And about half of U.S. adults say in-state public universities are “not affordable,” as shifting trends in enrollment may make flagship state schools seem financially out of reach
(Getty Images / Morning Consult artwork by Sara Wickersham)
October 11, 2022 at 5:00 am UTC

Key Takeaways

  • A college education is widely perceived as unaffordable for most Americans, with 77% of U.S. adults saying a college degree would be difficult for someone like them to afford.

  • 82% of women said a college degree would be difficult to afford, compared with 73% of men.

  • Roughly 4 in 5 Black and Hispanic adults said college would be difficult to afford.

The feasibility of financing a university education is increasingly top of mind for aspiring college students and their parents, and as millions more struggle with the burden of student loan debt, the rising cost of attending college is under scrutiny.

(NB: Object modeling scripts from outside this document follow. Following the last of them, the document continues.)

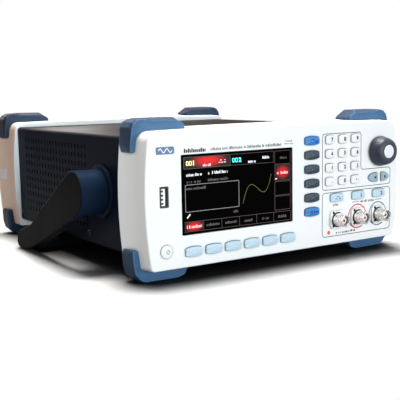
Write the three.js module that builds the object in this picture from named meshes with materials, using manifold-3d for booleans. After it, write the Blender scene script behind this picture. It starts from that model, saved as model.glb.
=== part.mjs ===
// Bench function generator with a tilting carry handle.
// Millimetres, +Z up, +X to the right seen from the front, +Y towards the rear.
// Depths (y) are counted from the face of the front bezel. The root group then shifts
// everything so that the origin is on the ground, mid-width, and half-way between
// the foremost point (the knob) and the rearmost point (the mains rocker).
import * as THREE from "three";
import { mergeVertices, mergeGeometries } from "three/addons/utils/BufferGeometryUtils.js";
import Module from "manifold-3d";

const wasm = await Module();
wasm.setup();

// ---------------------------------------------------------------- driving dimensions
const DEPTH = 280;                  // body, front face to rear edge
const ORIGIN_DEPTH = 134.5;
const BEZEL_DEPTH = 30;             // each moulded end frame
const REAR = DEPTH - BEZEL_DEPTH;   // where the rear frame starts
const MID_Z = 58.4;                 // height at which the frame sides bulge most
const GAP = 0.3;                    // clearance between separate pieces
const WALL = 3;                     // front wall of the front bezel
const SEAT_DEPTH = 22;              // the sleeve sits this far inside each end of the body
const SLEEVE = {
  halfWidth: 114.1, bottom: 15.8, top: 101.7, corner: 2.5, wall: 1.5,
  depth: [SEAT_DEPTH + GAP, DEPTH - SEAT_DEPTH - GAP],
};
const WINDOW = { x: [-90.4, 8.0], z: [33.0, 89.3] };
const POWER = { x: -103.6, z: 23.5, radius: 4.7 };
const USB = { x: -104.3, z: 61.2, width: 6.6, height: 14.2 };
const BNC_X = [52.4, 74.7, 97.3];
const BNC_Z = 29.9;
const KNOB = { x: 98.4, z: 81.5 };
const HANDLE = {
  pivot: [76.3, 59.0],              // y, z
  armInner: 130.5, armOuter: 138.5, hubRadius: 17, pinRadius: 9, pinEnd: 133.5,
};
const INLET = { x: 78, z: 50 };
const ROCKER = { x: INLET.x, y: 277.4, z: 69.8, tilt: 10 };

// ---------------------------------------------------------------- finishes
const FINISH = {
  whitePlastic: { color: 0xe9ebe8, roughness: 0.55 },
  blackPlastic: { color: 0x151517, roughness: 0.5 },
  darkMetal: { color: 0x161b22, roughness: 0.5, metalness: 0.2 },
  rubber: { color: 0x3d5a80, roughness: 0.75 },
  greenBoard: { color: 0x1f5b3a, roughness: 0.6 },
  brownBoard: { color: 0x6c6a3c, roughness: 0.6 },
  lens: { color: 0x0c0c0e, roughness: 0.15 },
  displayModule: { color: 0x2a2d33, roughness: 0.4, metalness: 0.4 },
  encoder: { color: 0x9a9da0, roughness: 0.4, metalness: 0.8 },
  plunger: { color: 0x303236, roughness: 0.6 },
  shaft: { color: 0xc4c6c8, roughness: 0.3, metalness: 0.9 },
  knob: { color: 0x24272c, roughness: 0.5 },
  bnc: { color: 0xc9cbcb, roughness: 0.3, metalness: 1 },
  usb: { color: 0xb8babc, roughness: 0.35, metalness: 0.9 },
  inlet: { color: 0x121214, roughness: 0.5 },
  rocker: { color: 0x1a1a1c, roughness: 0.4 },
};
const KEY_ROUGHNESS = 0.5;
const KEY_COLOR = {
  pale: 0xb9ccd6, blue: 0x2f86d6, slate: 0x3a4557, white: 0xf1f3f2, power: 0xeef0ef,
};

// ---------------------------------------------------------------- mesh and solid conversion
function signedVolume(geometry) {
  const { position } = geometry.attributes;
  const index = geometry.index.array;
  const [a, b, c] = [0, 1, 2].map(() => new THREE.Vector3());
  let total = 0;
  for (let k = 0; k < index.length; k += 3) {
    a.fromBufferAttribute(position, index[k]);
    b.fromBufferAttribute(position, index[k + 1]);
    c.fromBufferAttribute(position, index[k + 2]);
    total += a.dot(b.cross(c)) / 6;
  }
  return total;
}

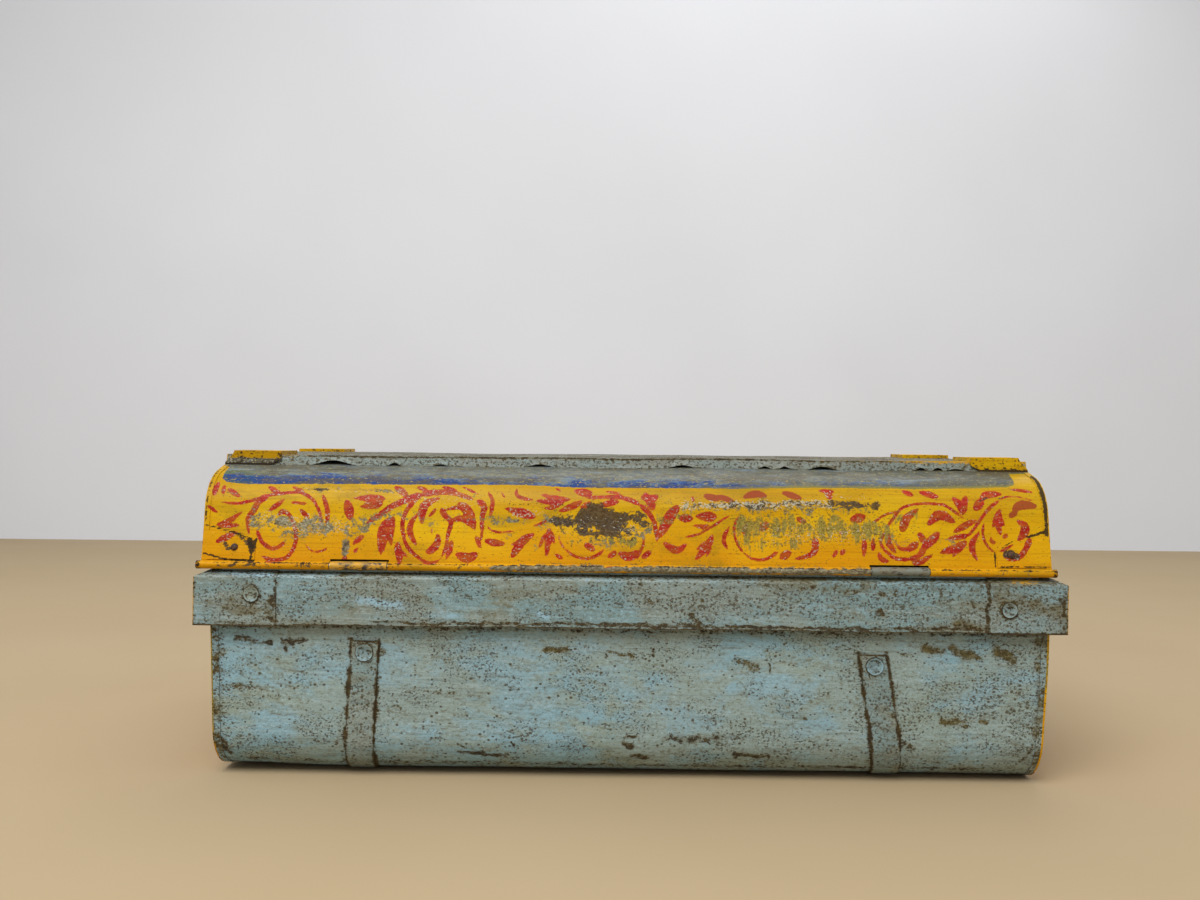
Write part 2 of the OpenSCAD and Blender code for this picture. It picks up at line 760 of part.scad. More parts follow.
module hasp_pin() {
    along_x(hasp_x - hasp_w / 2, hasp_x + hasp_w / 2)
        translate([hasp_y, hasp_z]) circle(d = hasp_pin_d);
    for (side = [-1, 1]) translate([hasp_x + side * (hasp_w + pin_head_t) / 2, hasp_y, hasp_z])
        rotate([0, 90, 0]) cylinder(r = pin_head_r, h = pin_head_t, center = true);
}

module hasp_pin_right() color("silver") hasp_pin();

module hasp_pin_left() color("silver") mirror([1, 0, 0]) hasp_pin();

// The hasp as it hangs closed: a slotted flap with a round end, below its middle knuckle
module hasp_closed() difference() {
    union() {
        along_y(flap_y, flap_y + hasp_t) difference() {
            union() {
                translate([hasp_x - hasp_w / 2, hasp_z - hasp_l + hasp_w / 2])
                    square([hasp_w, hasp_l - hasp_w / 2 - barrel_r - barrel_gap]);
                translate([hasp_x, hasp_z - hasp_l + hasp_w / 2]) circle(hasp_w / 2);
                translate([hasp_x - middle_w / 2, hasp_z - barrel_r - 1]) square([middle_w, barrel_r + 1]);
            }
            translate([hasp_x - slot_w / 2, staple_z - slot_l / 2 + slot_w / 2 - slot_low])
                square([slot_w, slot_l - slot_w]);
            for (end = [-1, 1])
                translate([hasp_x, staple_z - slot_low + end * (slot_l - slot_w) / 2]) circle(d = slot_w);
        }
        along_x(hasp_x - middle_w / 2, hasp_x + middle_w / 2)
            translate([hasp_y, hasp_z]) circle(barrel_r);
    }
    hasp_pin_hole();
}

// The hasp thrown back on the lid
module hasp() translate([0, hasp_y, hasp_z]) rotate([hasp_back, 0, 0])
    translate([0, -hasp_y, -hasp_z]) hasp_closed();

module hasp_right() color("gray") hasp();

module hasp_left() color("gray") mirror([1, 0, 0]) hasp();

translate([0, centre_y, 0]) {
    body_wrap();
    body_end_left();
    body_end_right();
    rim_strip_back();
    rim_strip_front();
    rim_end_left();
    rim_end_right();
    rim_rivets();
    strap_left();
    strap_right();
    strap_rivets();
    hinge_leaf_left();
    hinge_leaf_right();
    hinge_rivets();
    staple_plate_left();
    staple_plate_right();
    staple_left();
    staple_right();
    staple_plate_rivets();
    handle_clips_left();
    handle_clips_right();
    handle_clip_rivets();
    lid_back_sheet();
    lid_front_sheet();
    lid_top_panel();
    lid_end_left();
    lid_end_right();
    lid_wire_back();
    lid_wire_front();
    lid_cap_back_left();
    lid_cap_back_right();
    lid_cap_front_left();
    lid_cap_front_right();
    lid_tab_nails();
    hasp_plate_left();
    hasp_plate_right();
    hasp_plate_rivets();
    hasp_pin_left();
    hasp_pin_right();
    hasp_left();
    hasp_right();
    handle_left();
    handle_right();
}
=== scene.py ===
"""Looks of the painted sheet-steel trunk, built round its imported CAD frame.

The hinge side is -Y and left is -X, as in the CAD. The frame is in metres; sizes here are in
millimetres, and turn into metres where a mesh is made.
"""

import logging
import math
from collections.abc import Callable, Iterable, Sequence
from dataclasses import dataclass
from enum import Enum

import bmesh
import bpy
import numpy as np
from mathutils import Matrix, Vector, noise


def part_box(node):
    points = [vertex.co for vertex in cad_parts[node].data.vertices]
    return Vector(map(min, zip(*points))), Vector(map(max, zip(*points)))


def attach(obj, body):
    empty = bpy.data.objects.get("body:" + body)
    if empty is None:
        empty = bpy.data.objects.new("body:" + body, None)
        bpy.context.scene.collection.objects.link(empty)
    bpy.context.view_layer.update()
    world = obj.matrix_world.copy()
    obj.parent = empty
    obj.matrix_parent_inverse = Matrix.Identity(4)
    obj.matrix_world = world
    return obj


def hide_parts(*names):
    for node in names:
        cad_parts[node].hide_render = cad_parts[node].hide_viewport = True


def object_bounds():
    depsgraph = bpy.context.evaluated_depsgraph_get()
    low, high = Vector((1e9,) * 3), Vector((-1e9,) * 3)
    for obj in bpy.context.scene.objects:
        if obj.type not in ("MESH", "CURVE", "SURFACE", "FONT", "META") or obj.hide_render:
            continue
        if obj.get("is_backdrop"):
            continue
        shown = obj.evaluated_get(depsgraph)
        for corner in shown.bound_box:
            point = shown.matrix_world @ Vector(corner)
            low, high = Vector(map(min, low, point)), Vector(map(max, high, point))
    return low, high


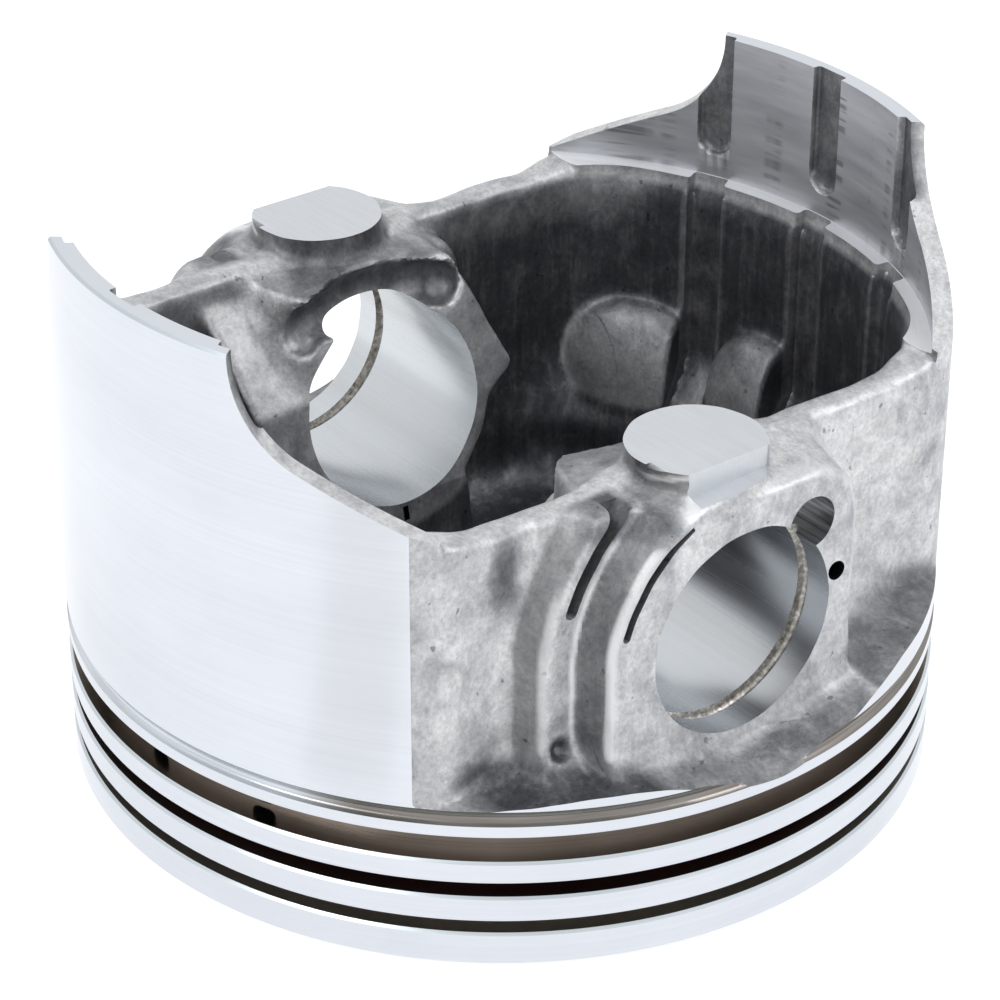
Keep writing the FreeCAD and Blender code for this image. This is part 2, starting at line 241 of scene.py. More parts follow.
def casting_field(x, y, z):
    """Signed distance of the raw casting, before machining."""
    ax = np.abs(x)
    ay = np.abs(y)
    r = np.hypot(x, y)
    dy = y - PIN_Y
    dz = z - PIN_Z

    # Outer envelope: round skirts, flat sides with relief, flange below.
    round_side = r - (SKIRT_R + 0.8)
    flat_side = (ax - outer_relief(dy, dz)) * 0.8
    upper = smax(round_side, flat_side, 3.9)
    shelf = np.maximum(round_side, (z - shelf_height(y, r)) * 0.97)
    fillet = 2.4 + 1.4 * ease(14, 20, np.abs(dy)) - 3.3 * ease(22, 32, np.abs(dy))
    outer = smin(upper, shelf, fillet)
    outer = np.maximum(outer, round_side)

    # Inner cavity: thicker behind the rings, hoods, and upright flutes.
    wall = inner_radius(z)
    cavity = smax(r - wall, ax - WALL_IN - 0.02 * (z - 30), 7.0)
    cavity = smax(cavity, FLOOR_Z - z, 6.0)
    for hood in hoods(x, y, z):
        cavity = smax(cavity, -hood, 0.7)
    for step in (-1, 0, 1):
        turn = math.radians(90.0 + step * FLUTE_STEP)
        along = np.abs(-x * math.sin(turn) + ay * math.cos(turn))
        radial = x * math.cos(turn) + ay * math.sin(turn)
        low = np.maximum(np.maximum(along - FLUTE_W / 2, radial - wall - FLUTE_DEPTH), 13.0 - z)
        cavity = np.minimum(cavity, np.maximum(low, 30.0 - radial))
        end_z = FLUTE_FOOT + FLUTE_W / 2
        tip = np.hypot(along, np.minimum(z - end_z, 0.0)) - FLUTE_W / 2
        high = np.maximum(np.maximum(tip, radial - TAIL_IN_R - 0.85), 30.0 - radial)
        cavity = np.minimum(cavity, high)
    solid = np.maximum(outer, -cavity)

    # Rims of the side walls, which rise a little towards the skirts.
    rim_z = WALL_TOP + 1.1 * ease(27, 34, ay)
    solid = smax(solid, np.where(ay > 33.0, z - 75.0, z - rim_z), 1.6)

    # Pin bosses: a tapering block above the axis, a collar below it.
    inner_face = boss_face(dy, z)
    half = np.where(dy < 0, 18.6, 17.6) - np.where(dy < 0, 0.03, 0.45) * np.maximum(dz, 0.0)
    above = (np.abs(dy) - half) * 0.92
    collar = np.hypot(dy, dz) - np.where(dy < 0, 14.8, 13.9)
    below = np.minimum(collar, np.abs(dy) - 9.0)
    side = above + (below - above) * ease(0.5, -3.5, dz)
    boss = smax(inner_face - ax, side, 1.2)
    boss = smax(boss, ax - 33.0, 1.0)
    fall = 0.08 * np.maximum(34.0 - ax, 0.0)
    boss = smax(boss, z - 48.2 + fall + 0.26 * np.maximum(-dy - 8.5, 0.0), 1.8)
    boss = np.maximum(boss, 5.0 - z)
    solid = smin(solid, boss, 2.2)
    edge = np.where(dy < 0, arch(dy, dz) - ARCH_BOSS, back_edge(dy, dz))
    crown = smax(ax - outer_relief(dy, dz), edge, 0.8)
    crown = smax(crown, 26.0 - ax, 2.0)
    crown = smax(np.maximum(crown, 15.0 - z), z - 48.1 + fall, 2.2)
    solid = smin(solid, crown, 0.8)

    # Balance pads.
    post = np.maximum(np.hypot(ax - PAD_X, dy) - PAD_R, z - (PAD_TOP + 1.0))
    post = np.maximum(post, 42.0 - z)
    solid = smin(solid, post, 1.5)

    # Lubrication flute over the pin bore, open towards the rod.
    bend = np.clip(np.arctan2(dy, dz), -math.radians(45), math.radians(37))
    spread = ease(0.38, 0.74, np.abs(bend))
    bend_r = 13.0 + 2.0 * spread
    channel = np.sqrt((ax - 22.5) ** 2 + (dy - bend_r * np.sin(bend)) ** 2
                      + (dz - bend_r * np.cos(bend)) ** 2) - (3.3 - 0.9 * spread)
    solid = smax(solid, -channel, 0.8)

    # Pits at the feet of the rib and of the boss's front edge.
    for px, py, pz, size in PITS:
        pit = np.sqrt((ax - px) ** 2 + (y - py) ** 2 + (z - pz) ** 2) - size
        solid = smax(solid, -pit, 0.5)

    # Slight unevenness of the cast walls, none at the skirts.
    wave = (np.sin(0.55 * x + 1.3) * np.sin(0.47 * y + 0.4) * np.sin(0.5 * z + 2.1) * 0.12
            + np.sin(1.3 * x + 0.2) * np.sin(1.1 * y + 1.7) * np.sin(1.2 * z) * 0.05)
    return solid + wave * ease(35.0, 30.0, ay)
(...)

Aspiring college students face $10,000 or so in average yearly tuition at a public, in-state school, while Americans’ average student loan debt grew by more than $5,500 between 2009 and 2015. And while tuition rates have actually gone down in recent years in real dollars, the “sticker price” has climbed substantially over the past 20 years.

As prospective students consider whether taking out loans to obtain a degree is worth the cost, a new Morning Consult survey finds that three-quarters of Americans think a college degree is unaffordable, including high shares among women and minorities.

More Than 3 in 4 Adults Say It Would Be Difficult to Afford a College Education

Respondents were asked whether it would be easy or difficult for someone like them to afford paying for a college education in the U.S.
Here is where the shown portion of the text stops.